• What you are asked to do:
Write out each line exactly as it stands, please.

--- Begin ---

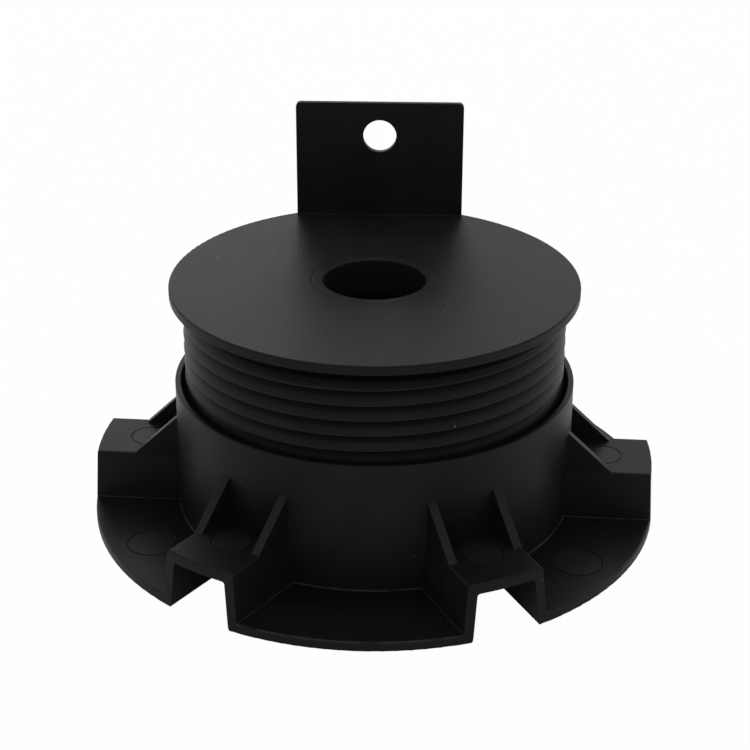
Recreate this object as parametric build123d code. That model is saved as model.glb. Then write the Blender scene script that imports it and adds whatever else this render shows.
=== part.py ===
from build123d import *
from math import ceil, floor, radians, sqrt, tan
import os

# Adjustable decking pedestal: a flanged base with six raised channels and a threaded collar,
# and a screw-in head with a flat seat, a fixing tab and a short centre sleeve.
# Millimetres, +Z up, origin at the centre of the base's underside.
# A channel lies every 60 degrees from +X, and the plain front sector faces -Y.

# flange
flange_radius = 85.0
flange_thickness = 3.0
flange_edge_round = 0.5
flange_under_round = 0.3

# collar, the nut of the screw
collar_wall = 2.8
collar_height = 42.7
collar_foot_round = 0.6
collar_rim_round = 0.4
mouth_widening = 1.0
mouth_depth = 5.5

# screw thread, right hand, one start
thread_crest_radius = 56.4
thread_depth = 1.3
thread_pitch = 4.55
crest_land = 0.3
load_flank_fall = 0.15
slope_height = 3.9
thread_radial_clearance = 0.25
thread_axial_clearance = 0.2
thread_bite = 0.4

# raised channels of the base, open below and at the rim
channel_count = 6
channel_height = 17.8
channel_roof = 3.0
channel_mouth_width = 17.6
channel_wall = 2.6
channel_draft = 5.5
channel_end_lean = 3.5
channel_end_round = 0.6
channel_edge_round = 0.8
channel_inner_round = 0.9
channel_foot_round = 0.4
channel_lip_round = 1.0
channel_rim_inset = 0.05

# gussets that carry the channel walls up to the collar
gusset_run = 12.3
gusset_rise = 12.7

# round ejector marks, each a fine ring, placed from the collar
mark_depth = 0.2
mark_line = 0.35
channel_mark_radius = 5.85
channel_mark_gap = 9.8
sector_mark_radius = 7.2
sector_mark_gap = 13.6
front_turn = 270
front_mark_turn = 58

# head plate, and how far it is screwed out as built
head_overhang = 3.75
head_thickness = 2.8
head_edge_round = 0.5
head_under_round = 0.2
rest_lift = 27.4
rest_turn = 3.15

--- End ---

• Complete answer:
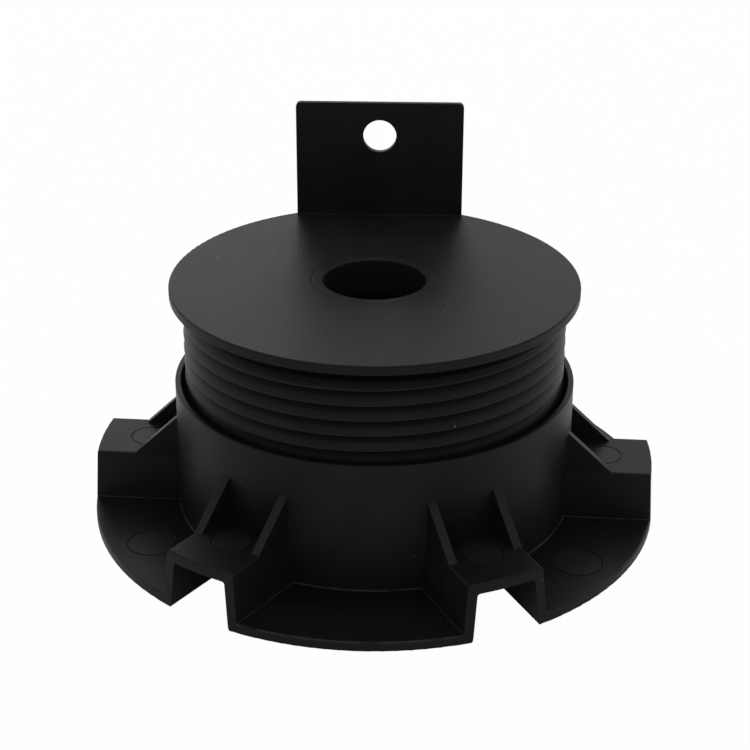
Recreate this object as parametric build123d code. That model is saved as model.glb. Then write the Blender scene script that imports it and adds whatever else this render shows.
=== part.py ===
from build123d import *
from math import ceil, floor, radians, sqrt, tan
import os

# Adjustable decking pedestal: a flanged base with six raised channels and a threaded collar,
# and a screw-in head with a flat seat, a fixing tab and a short centre sleeve.
# Millimetres, +Z up, origin at the centre of the base's underside.
# A channel lies every 60 degrees from +X, and the plain front sector faces -Y.

# flange
flange_radius = 85.0
flange_thickness = 3.0
flange_edge_round = 0.5
flange_under_round = 0.3

# collar, the nut of the screw
collar_wall = 2.8
collar_height = 42.7
collar_foot_round = 0.6
collar_rim_round = 0.4
mouth_widening = 1.0
mouth_depth = 5.5

# screw thread, right hand, one start
thread_crest_radius = 56.4
thread_depth = 1.3
thread_pitch = 4.55
crest_land = 0.3
load_flank_fall = 0.15
slope_height = 3.9
thread_radial_clearance = 0.25
thread_axial_clearance = 0.2
thread_bite = 0.4

# raised channels of the base, open below and at the rim
channel_count = 6
channel_height = 17.8
channel_roof = 3.0
channel_mouth_width = 17.6
channel_wall = 2.6
channel_draft = 5.5
channel_end_lean = 3.5
channel_end_round = 0.6
channel_edge_round = 0.8
channel_inner_round = 0.9
channel_foot_round = 0.4
channel_lip_round = 1.0
channel_rim_inset = 0.05

# gussets that carry the channel walls up to the collar
gusset_run = 12.3
gusset_rise = 12.7

# round ejector marks, each a fine ring, placed from the collar
mark_depth = 0.2
mark_line = 0.35
channel_mark_radius = 5.85
channel_mark_gap = 9.8
sector_mark_radius = 7.2
sector_mark_gap = 13.6
front_turn = 270
front_mark_turn = 58

# head plate, and how far it is screwed out as built
head_overhang = 3.75
head_thickness = 2.8
head_edge_round = 0.5
head_under_round = 0.2
rest_lift = 27.4
rest_turn = 3.15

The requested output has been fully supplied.